Grounds 1 and 9 seek to emphasise the importance of the disclosure of environmental information, 4 and 12 argue that the expectations of confidentiality are overstated and misrepresented, 8 argues that there is a failure to strike a fair balance between information rights and privacy rights. Having reviewed the material about protecting personal information from disclosure (it may be noted that the Appellant seeks to introduce a statement from the Council’s information about planning applications which are a separate process) the tribunal is satisfied that the Commissioner’s analysis is fair and appropriate.
This information request arises from the Appellant’s professional role in representing individuals with an interest in resisting the notices discussed in paragraphs 2 and 3 above. The Commissioner’s decision notice stated:
The Commissioner understands that there is an appeals process in relation to enforcement, however he agrees with the Council that the appellant will be able to proceed with the appeal in the absence of the withheld information. As the Council states, the appeal will turn on the planning merits and it is not necessary for the complainant to have the withheld information in order to proceed with a fair and unfettered appeal.

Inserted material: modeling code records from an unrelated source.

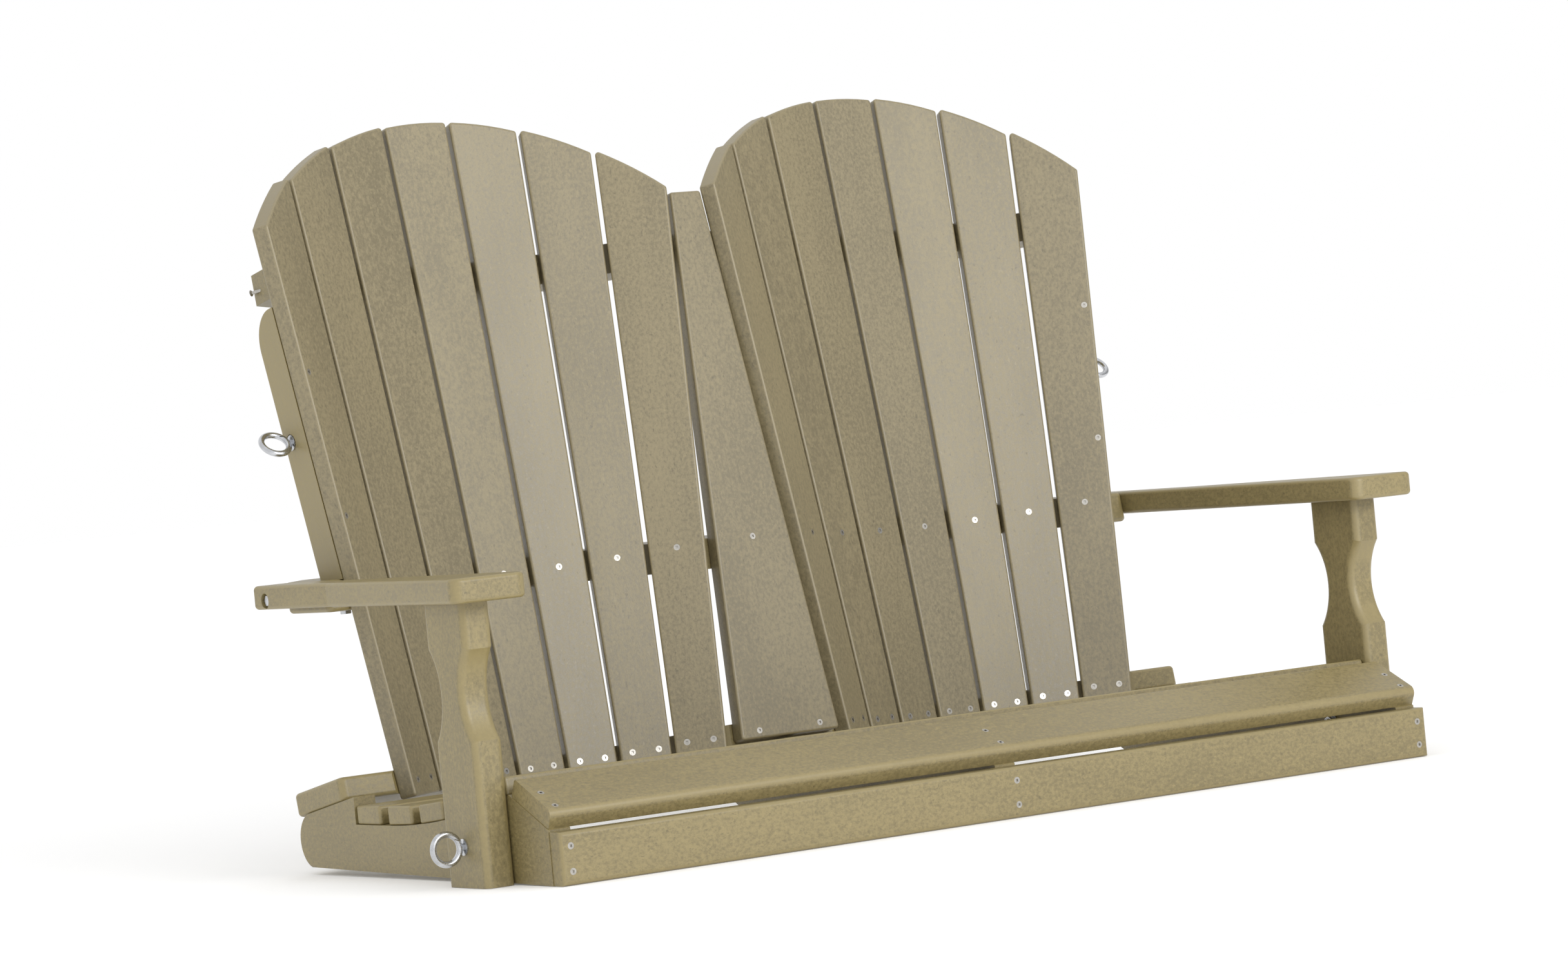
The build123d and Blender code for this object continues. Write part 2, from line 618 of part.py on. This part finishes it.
# ---- posts and arms ----
def arm_post(side):
    near, far = POST_Y, POST_Y + POST_WIDTH
    waist = (NOTCH_TOP + NOTCH_BOTTOM) / 2
    outer = side * (HALF_LENGTH + BEAM)
    start = min(outer, side * HALF_LENGTH)
    with BuildPart() as post:
        with BuildSketch(Plane.YZ.offset(start)):
            with BuildLine():
                front = Line((near, 0), (near, NOTCH_BOTTOM))
                front_notch = ThreePointArc(front @ 1, (near + NOTCH_DEPTH, waist), (near, NOTCH_TOP))
                head = Polyline(front_notch @ 1, (near, ARM_Z), (far, ARM_Z), (far, NOTCH_TOP))
                rear_notch = ThreePointArc(head @ 1, (far - NOTCH_DEPTH, waist), (far, NOTCH_BOTTOM))
                Polyline(rear_notch @ 1, (far, 0), front @ 0)
            make_face()
        extrude(amount=BEAM)
        around = post.edges().filter_by(Axis.X, reverse=True).filter_by(Axis.Y, reverse=True)
        fillet(around, POST_ROUND)
        pilot_holes(post_screws(side) + arm_screws(side), SCREW_LENGTH)
        with Locations(front_eye_place(side)):
            Hole(EYE_HOLE, depth=2 * FRONT_GRIP)
    return post.part


def arm(side):
    with BuildPart() as board:
        with BuildSketch(Plane.XY.offset(ARM_Z)) as outline:
            with BuildLine():
                Polyline((side * ARM_INNER, ARM_FRONT_Y), (side * ARM_FRONT_OUTER, ARM_FRONT_Y),
                         (side * ARM_REAR_OUTER, ARM_KINK_Y), (side * ARM_REAR_OUTER, ARM_REAR_Y),
                         (side * ARM_INNER, ARM_REAR_Y), close=True)
            make_face()
            fillet(outline.vertices().group_by(Axis.Y)[0], ARM_CORNER)
            fillet(outline.vertices().sort_by(Axis.Y)[-2:], PLANK_CORNER)
        extrude(amount=BOARD)
        fillet(board.faces().sort_by(SortBy.AREA)[-2:].edges(), BOARD_ROUND)
        sink_holes(arm_screws(side))
        with Locations(arm_bolt(side, ARM_REAR_OUTER)):
            CounterBoreHole(BOLT_HOLE, ARM_BOLT_RECESS, ARM_BOLT_SINK)
    return board.part


for side, side_name in SIDES:
    write(arm_post(side), side_name + "_arm_post")
    write(arm(side), side_name + "_arm")


# ---- hardware ----
def screw(length):
    """Countersunk wood screw, pointing down from z = 0, with a square drive."""
    top = -SCREW_HEAD_DROP
    throat = top - (SCREW_HEAD - SCREW) / tan(radians(SINK_ANGLE / 2))
    with BuildPart() as body:
        with BuildSketch(Plane.XZ):
            with BuildLine():
                Polyline((0, top), (SCREW_HEAD, top), (SCREW, throat), (SCREW, SCREW_POINT - length),
                         (SCREW / 5, -length), (0, -length), close=True)
            make_face()
        revolve(axis=Axis.Z)
        with BuildSketch(Plane.XY.offset(top)):
            Rectangle(DRIVE_WIDTH, DRIVE_WIDTH)
        extrude(amount=-DRIVE_DEPTH, mode=Mode.SUBTRACT)
    return body.part


def hex_bolt(length):
    """Lag bolt: a hex head standing on z = 0 and a pointed shank below."""
    with BuildPart() as body:
        with BuildSketch(Plane.XY):
            RegularPolygon(BOLT_ACROSS / 2, 6, major_radius=False)
        extrude(amount=BOLT_HEAD_HEIGHT)
        chamfer(body.faces().sort_by(Axis.Z)[-1].edges(), 0.6)
        with Locations((0, 0, -length / 2)):
            Cylinder(BOLT, length)
        chamfer(body.faces().sort_by(Axis.Z)[0].edges(), BOLT - 1.5)
    return body.part


def group(model, places):
    """One copy of a fastener at each place, as separate solids of one node."""
    return Compound(children=[model.moved(place) for place in places])


def eye_bolt(place, reach):
    """Bent-wire eye with its shank along z; z = 0 is the wood, and x lies in the ring."""
    centre = EYE_STANDOFF
    gap = radians(EYE_GAP_ANGLE)
    with BuildPart() as eye:
        with BuildSketch(Plane.XY.offset(centre)):
            with Locations((EYE_RING, 0)):
                Circle(EYE_WIRE)
        revolve(axis=Axis((0, 0, centre), (0, 1, 0)))
        slit = (EYE_RING * sin(gap), 0, centre - EYE_RING * cos(gap))
        with Locations(Location(slit, (0, EYE_GAP_ANGLE, 0))):
            Box(EYE_GAP, 3 * EYE_WIRE, 3 * EYE_WIRE, mode=Mode.SUBTRACT)
        with BuildSketch(Plane.XY.offset(centre - EYE_RING)):
            Circle(EYE_SHANK)
        extrude(amount=-(centre - EYE_RING + reach))
        chamfer(eye.faces().sort_by(Axis.Z)[0].edges(), 0.8)
    return eye.part.moved(place.location)


def washers(place, grip):
    with BuildPart() as pair:
        with BuildSketch(Plane.XY.offset(PLAY), Plane.XY.offset(-grip - PLAY - WASHER_THICK)):
            Circle(WASHER_RADIUS)
            Circle(EYE_HOLE, mode=Mode.SUBTRACT)
        extrude(amount=WASHER_THICK)
    return pair.part.moved(place.location)


def nut(place, grip):
    with BuildPart() as hexagon:
        with BuildSketch(Plane.XY.offset(-grip - PLAY - WASHER_THICK - PLAY / 2)):
            RegularPolygon(BOLT_ACROSS / 2, 6, major_radius=False)
            Circle(EYE_SHANK, mode=Mode.SUBTRACT)
        extrude(amount=-NUT_HEIGHT)
        chamfer(hexagon.faces().filter_by(Axis.Z).edges().filter_by(GeomType.LINE), 0.5)
    return hexagon.part.moved(place.location)


for side, side_name in SIDES:
    eyes = (("front", front_eye_place(side), FRONT_GRIP), ("rear", rear_eye_place(side), REAR_GRIP))
    for end, place, grip in eyes:
        name = side_name + "_" + end + "_eye"
        write(eye_bolt(place, grip + WASHER_THICK + NUT_HEIGHT + THREAD_SPARE), name + "_bolt")
        write(washers(place, grip), name + "_washers")
        write(nut(place, grip), name + "_nut")

wood_screw = screw(SCREW_LENGTH)
seat_places = [place for number in range(1, SEAT_SLATS + 1) for place in seat_screws(number)]
wedge_foot = wedge_screws(0, (-WEDGE_SCREW_OFFSET, WEDGE_SCREW_OFFSET))
write(group(wood_screw, lower_screws() + wedge_foot), "lower_back_screws")
write(group(wood_screw, middle_screws() + wedge_screws(MIDDLE_SCREW_HEIGHT, (0,))), "middle_back_screws")
write(group(screw(TOP_SCREW_LENGTH), top_screws() + [wedge_top_screw()]), "top_back_screws")
write(group(screw(UPRIGHT_SCREW_LENGTH), upright_screws(-1) + upright_screws(1)), "upright_screws")
write(group(wood_screw, seat_places), "seat_slat_screws")
write(group(wood_screw, nose_screws()), "front_slat_screws")
write(group(wood_screw, apron_screws()), "apron_screws")
write(group(wood_screw, lower_rail_screws()), "lower_rail_screws")
write(group(wood_screw, post_screws(-1) + post_screws(1)), "post_screws")
write(group(wood_screw, arm_screws(-1) + arm_screws(1)), "arm_screws")

arm_bolt_places = [arm_bolt(side, ARM_REAR_OUTER - ARM_BOLT_SINK) for side, _ in SIDES]
arm_bolt_length = ARM_REAR_OUTER - ARM_BOLT_SINK - ARM_INNER + ARM_BOLT_BITE
write(group(hex_bolt(arm_bolt_length), arm_bolt_places), "arm_bolts")
upright_bolt_places = [upright_bolt(side) for side, _ in SIDES]
write(group(hex_bolt(BEAM + UPRIGHT_BOLT_BITE), upright_bolt_places), "upright_bolts")
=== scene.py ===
import json
import math
import random

import bpy
import numpy as np
from mathutils import Matrix, Vector

# A two-seat hanging swing bench of plastic lumber: materials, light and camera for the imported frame.
# Lengths are in metres, angles in degrees and colours in linear red, green and blue.

# ---- camera ----
CAMERA_PLACE = (-3.5459, -5.3715, 0.5076)
CAMERA_YAW = 33.11                          # to the right of straight ahead
CAMERA_PITCH = -0.91
CAMERA_ROLL = -5.46
CAMERA_LENS = 120.48                        # millimetres, as is the sensor
CAMERA_SENSOR = 36.0
CAMERA_REACH = 200.0                        # nothing beyond this distance is seen

# ---- plastic lumber ----
FRAME_TINT = (0.226, 0.179, 0.074)          # arms, posts, rails, seat and apron
# The back slats' tint is greyer partly in their own colour and partly as painted sheen, the whitish light
# they catch from the front.
SLAT_GREY_AND_SHEEN_TINT = (0.218, 0.180, 0.098)           # slats of the back, a little greyer
SLAT_WORDS = ("back_slat", "wedge")         # nodes with these words in their name take the slat tint
TONE_SPREAD = 0.035                         # how much one board's tone differs from the next
SHIFT_SPREAD = 50.0                         # each board shows its own part of the noise
DRAW_SEED = 7

# Noise patterns: scale along, across and through a board, then detail and roughness of the noise.
CLOUDS = ((3.0, 10.0, 10.0), 3.0, 0.55)
STREAKS = ((30.0, 260.0, 260.0), 4.0, 0.6)
SPECKLE = ((190.0, 240.0, 240.0), 4.0, 0.75)
FLECKS = ((170.0, 260.0, 260.0), 1.0, 0.4)
BRUSHING = ((420.0, 1100.0, 1100.0), 2.0, 0.6)
MIDDLE = (0.3, 0.7)                         # most values of a noise lie between these

CLOUD_SHARE, STREAK_SHARE, SPECKLE_SHARE = 0.24, 0.08, 0.68     # of the mottled tone
MOTTLE_RANGE = (0.38, 0.62)                 # tones that come out darkest and palest
MOTTLE = 0.21                               # how far the mottling goes either side of the tint

# Flecks: the noise values where they fade in, how far they cover, their tone as a share of the tint.
DARK_FLECKS = ((0.68, 0.78), 0.5, 0.45)
PALE_FLECKS = ((0.32, 0.24), 0.4, 1.5)

# Eased edges are made paler: partly the paler surface left by routing, partly a painted highlight of the
# sheen they catch.
ROUTED_AND_SHEEN_RANGE = (0.995, 0.90)                  # cosines of the turn away from the nearest flat face
ROUTED_AND_SHEEN_COVER = 0.7
ROUTED_AND_SHEEN_TONE = 1.22                            # of eased edges, as a share of the tint

LUMBER_SPECULAR = 0.85
LUMBER_ROUGHNESS = (0.38, 0.50)
STREAK_RELIEF, BRUSH_RELIEF = 0.22, 0.30
LUMBER_RELIEF_DEPTH = 0.0003

# ---- hardware ----
# Colour, roughness and the scale of the fine scratches.
ZINC = ((0.60, 0.61, 0.63), 0.22, 900.0)
STAINLESS = ((0.50, 0.48, 0.44), 0.32, 1500.0)
SCRATCH_DETAIL = (4.0, 0.6)                 # detail and roughness of the noise
DULL_DETAIL = (2.0, 0.55)
DULL_SIZE = 8.0                             # dull patches against scratches
DULL_TONE = 0.82                            # as a share of the colour
SCRATCH_ROUGHNESS = (0.75, 1.35)            # smoothest and roughest, as shares of the roughness
SCRATCH_RELIEF, SCRATCH_DEPTH = 0.12, 0.0001

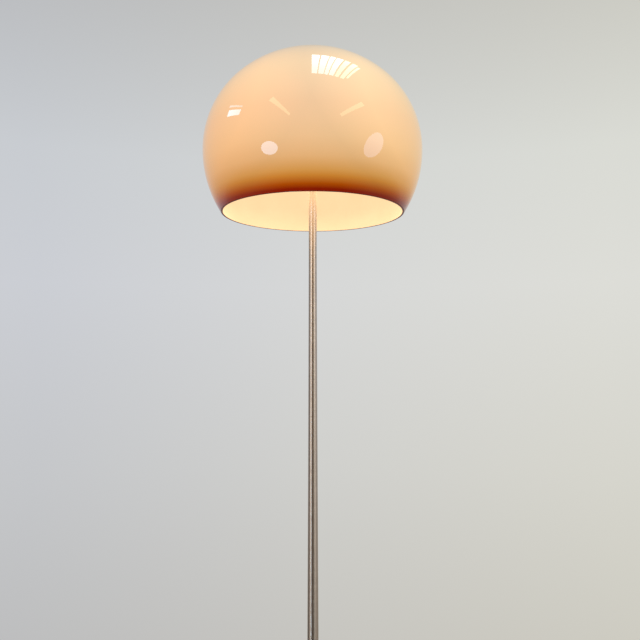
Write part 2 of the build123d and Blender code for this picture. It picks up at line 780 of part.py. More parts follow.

The tribunal would endorse that comment. This information request is nothing more than a collateral attack on the enforcement notice process. It has been pursued with a rigour out of all proportion to the utility of any information which could be disclosed even if all the withheld material were released.
Under the tribunal’s rules the tribunal has power to award costs “if the Tribunal considers that a party has acted unreasonably in bringing, defending or conducting the proceedings”. The Appellant has indicated that he was minded to seek costs against the Respondent. In the circumstances the tribunal would invite the Respondent to consider whether it wishes to seek an award of costs.